Dou aula de jornalismo para cinco turmas, na Unesp-Bauru e no IMES-FAFICA, em Catanduva. São cento e poucos estudantes de primeiro, terceiro e quarto anos. Naturalmente, há intensas diferenças entre eles: faixa-etária, estágio de graduação, origem geográfica, origem social, ideologias políticas, formação cultural e por aí afora. Mas há algo curioso que os reúne em torno de uma quase unanimidade: desde já, antes mesmo de pisarem no desejado e temido mercado de trabalho, eles acreditam religiosamente que serão parte de um sistema em que o jornalista dificilmente escapa das manobras do poder: o poder econômico, o poder político, o poder localizado de quem controla o veículo de comunicação. Será que eles têm razão?
Recentemente, em meio a uma aula expositiva sobre técnicas redacionais para o primeiro ano, universo em que geralmente mal se sabe ainda escrever um texto jornalístico, um dos alunos perguntou-me o seguinte: “mas aí não entra também o interesse do veículo?”. Está certo que para o aprendizado do jornalismo é necessário um elevado grau de consciência a respeito do meio, mas essa preocupação não seria precoce? Pergunto ainda: aos estudantes em estágios mais avançados do curso, que vivem de certa forma resignados diante da possibilidade de se tornarem reféns de uma ditadura do mercado, não seria necessário acreditar que há maneiras de sobreviver, com ética e profissionalismo, às mazelas da profissão?
Outro dia, recebi um e-mail do amigo e colega Denilson Mônaco que trazia uma mensagem sugestiva, algo assim: “ele não sabia que era impossível, por isso foi lá e fez”. Será que de tanto imaginar e dar por certa a opressão profissional, o estudante não colabora para sua concretização? Claro, não sou ingênuo. Escusos ou legítimos, eleitorais ou ideológicos, econômicos ou pessoais, os interesses dos veículos de comunicação, mesmo que sejam apenas para garantir sua sobrevivência no mercado, existem. Mas não se pode admitir esse fato como entrave a uma atuação jornalística que procure sustentação no papel social para o qual foi inventado o jornalismo. Estou certo? Não sei. Talvez me chamem de romântico por isso. Se assim o for, adianto já: isto mesmo é o que sou!

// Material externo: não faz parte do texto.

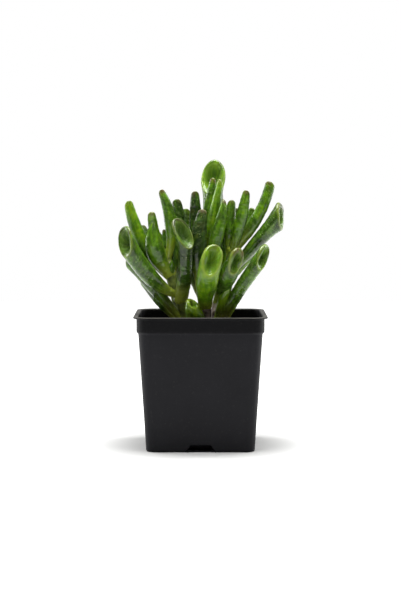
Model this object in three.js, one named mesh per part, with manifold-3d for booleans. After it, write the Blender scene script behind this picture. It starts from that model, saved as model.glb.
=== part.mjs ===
// A trumpet jade in a square plastic nursery pot. Millimetres, +Z up, the pot stands on z = 0,
// +X is the plant's right and -Y its front. Seven solids: pot, soil and five leafy shoots.
import * as THREE from "three";
import { mergeVertices } from "three/addons/utils/BufferGeometryUtils.js";
import Module from "manifold-3d";

const wasm = await Module();
wasm.setup();

// ---------- driving dimensions (mm, degrees) ----------

// The pot: a 9 cm square nursery pot with a stepped collar and a flat lip.
const POT = {
  height: 91, // floor to lip
  baseWide: 73.1, // across the flats at the base
  topWide: 83.3, // across the flats just under the collar
  collarWide: 85.7,
  collarFrom: 80, // where the collar starts
  lipWide: 90,
  lipThick: 1.2,
  wall: 1.2,
  floor: 1.4,
  baseCorner: 6.5, // corner radii
  topCorner: 8.5,
  lipCorner: 11.5,
};

// The drain recess under the middle of each side, open to the outside.
const RECESS = { high: 4.75, topWide: 13.4, baseWide: 19.7, deep: 12, hole: 7 };

// The potting mix: a filled block with a low mound on top.
const SOIL = { base: 6.4, edge: 76, mound: 2, gap: 0.4 };
const STEM_HOLE = { grow: 0.4, from: 61 };

// Shape of every leaf: a fleshy tube that ends in an oblique cup.
const LEAF = {
  thick: 0.86, // thickness as a share of the width
  root: 0.62, // width at the root as a share of the full width
  bodyAt: 0.55, // share of the length where the full width is reached
  flareFrom: 0.42, // share of the length where the trumpet starts to open
  flarePower: 2.6,
  mostCut: 0.48, // the longest mouth, as a share of the leaf
  bowl: 0.28, // depth of the cup as a share of its width
  bowlAt: 0.8, // share of the cup's radius over which it gets deeper
  lipTurn: 125, // how far the rounded lip turns inwards
  heel: 0.7, // roundness of the root end
};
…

Tenho vinte e poucos anos de estrada. Enfrentei e ainda enfrento percalços inerentes ao meio. Já sofri ameaças físicas e de morte, algo comum para os jornalistas. Entretanto, confesso, os episódios que mais me marcaram foram os que envolveram minha relação com alguns veículos por onde passei. Certa vez, depois de uma discussão áspera, um político pediu minha cabeça à direção da empresa. Não me demitiram, mas também não me apoiaram. Resultado: caí fora por conta própria. Em outra ocasião, questionaram a qualidade de meu trabalho porque, na função de chefia, não atendi a um interesse específico de um dos proprietários do veículo. Pois bem: até logo, senhores. Também me lembro de algo engraçado: a Editora Abril, no começo dos anos 1990, não queria grafar Márcio ABC nas matérias assinadas por mim. Queria especificar meu sobrenome. Escuta aqui, Editora Abril, meu nome de guerra é esse! Ou é assim ou não é de jeito nenhum! Tive também ótimos ambientes de trabalho, incluindo a relação, que sempre é delicada, com a direção dessas empresas. Muitos foram os embates, alguns com resultados positivos, outros não. Enfim, é a vida, não é mesmo?
Perceber em boa parte dos estudantes de jornalismo uma aparente resignação me causa preocupação. Serão eles os responsáveis pelas informações que nos chegarão daqui a pouco. Quero imaginar que dentro das redações, onde eventualmente ocorra o que vamos chamar de ditadura de interesses, possa sempre haver profissionais compenetrados em combatê-la. Quero imaginar que, em meio à pobreza ética que atualmente fere nossa sociedade, incluindo nossa própria profissão, haja jornalistas capazes de sacar a arma mais poderosa que um homem já pôde sonhar: sua moral, que nada mais é do que a própria ética, tão escassa, como eu já disse. Esse quesito, mesmo como atributo único, é capaz de compor nosso mais rico patrimônio. E dele não devemos nos esquivar jamais. Mas, caros estudantes e colegas, só podemos usar essa arma se nela acreditarmos. Vocês concordam?